また、複数の成長株に投資することで、個別の企業リスクを軽減できます。
(2)利益確定のタイミングに注意
株価が数倍になると、「どこで売るべきか」の判断が難しくなります。
成長性が鈍化してきた、目標株価に達した、業績に懸念が出た、などの判断材料をもとに段階的に利益確定していくのが現実的です。
(3)流行に飛びつかない冷静さを持つ
ブームに乗って急騰した銘柄には過熱感が伴います。過去には「バブル的」な上昇から急落したケースも多く、株価ではなく企業の本質的な価値に着目することが大切です。
7 まとめ
成長株投資は、将来の企業の成長に賭ける醍醐味と、大きなリターンを期待できる魅力を併せ持つ投資スタイルです。

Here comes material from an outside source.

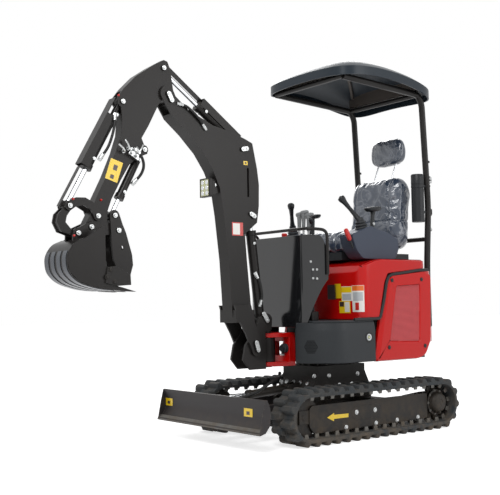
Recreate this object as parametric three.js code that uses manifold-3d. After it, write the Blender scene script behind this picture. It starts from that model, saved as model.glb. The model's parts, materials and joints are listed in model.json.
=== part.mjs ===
// Mini excavator with canopy, swing boom, thumb and dozer blade.
// Millimetres. X points forward, Y to the operator's left, Z up. Shapes are written in the
// slew frame: the origin is on the slew axis at ground level.
import * as THREE from 'three';
import { mergeVertices } from 'three/addons/utils/BufferGeometryUtils.js';
import Module from 'manifold-3d';

// ---- driving dimensions -------------------------------------------------------------------
const OVERALL_WIDTH = 930;
const TRACK_WIDTH = 180;
const WHEELBASE = 1036;
const TRACK_RADIUS = 148;
const LUG_HEIGHT = 22;
const BELT_THICKNESS = 18;
const LINKS = 39;
const BOTTOM_ROLLERS = [221, -10, -181, -357];
const ROLLER_RADIUS = 31.7;
const FRAME_RISE = 58;
const PEDESTAL_HALF_LENGTH = 188;
const PEDESTAL_HALF_WIDTH = 150;
const PEDESTAL_TOP = 385;
const BODY_HALF_WIDTH = 420;
const DECK_BOTTOM = 412;
const FLOOR_Z = 636;
const COWL_FRONT = 400;
const COWL_INNER = 205;
const PANEL_FRONT = -6;
const BODY_REAR = -497;
const PANEL_IN = 386;
const HOOD_TOP = 988;
const COUNTERWEIGHT_TOP = 590;
const SWING_X = 430;
const LUG_TOP = 580;
const CANOPY_RIM_FRONT = 2029;
const CANOPY_RIM_REAR = 1970;
const CANOPY_SKIRT = 72;
const CANOPY_ARCH = 46;
const CANOPY_CROWN = 20;
const CANOPY_RISE = 50;
const BOOM_HALF = 44;
const DIPPER_HALF = 30;
const BUCKET_HALF = 120;
const GAP = 0.3;

// pin centres in the side view, [x, z]
const FOOT = [562, 492];
const POST_PIN = [480, 651];
const BOOM_ROD = [549, 1231];
const ARM_BASE = [596, 1606];
const TIP = [1107, 1848];
const ARM_ROD = [1126, 1984];
const BUCKET_BASE = [1372, 1776];
const ROCKER_PIN = [1522, 1187];
const BUCKET_PIN = [1561, 1131];
const LINK_PIN = [1675, 1230];
const EAR_PIN = [1633, 1099];
const THUMB_PIN = [1408, 1120];
const THUMB_ROD = [1430, 1194];
const THUMB_BASE = [1247, 1542];
const BLADE_PIN = [250, 185];
const BLADE_BASE = [290, 262];
const BLADE_ROD = [748, 232];

// ---- solids -------------------------------------------------------------------------------
const wasm = await Module();
wasm.setup();

// closed solid from a three.js geometry
function solid(geometry) {
  const bare = geometry.index ? geometry.toNonIndexed() : geometry.clone();
  bare.deleteAttribute('normal');
  bare.deleteAttribute('uv');
  const joined = mergeVertices(bare, 1e-3);
  const mesh = new wasm.Mesh({
    numProp: 3,
    vertProperties: new Float32Array(joined.attributes.position.array),
    triVerts: new Uint32Array(joined.index.array),
  });
  return new wasm.Manifold(mesh);
}

function join(list) {
  return list.reduce((sum, item) => sum.add(item));
}

function block(x0, x1, y0, y1, z0, z1) {
  const geometry = new THREE.BoxGeometry(x1 - x0, y1 - y0, z1 - z0);
  geometry.translate((x0 + x1) / 2, (y0 + y1) / 2, (z0 + z1) / 2);
  return solid(geometry);
}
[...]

その一方で、リスクも高く、情報収集や分析力、そして何より「待つ力」が求められます。
まずは少額から投資を始め、自分のリスク許容度を把握しながら経験を積むことが重要です。
成長株は、数字の裏にある企業の可能性や時代の変化を見抜く“未来志向”の投資です。
高い成長率や財務指標に加え、業界の将来性、独自の競争力、経営陣のビジョンなど、定量・定性の両面から多角的に企業を見極める力が求められます。
「今」ではなく「未来」の企業価値を想像し、焦らず冷静に判断を下す姿勢が、成長株投資で成功するための鍵となるでしょう。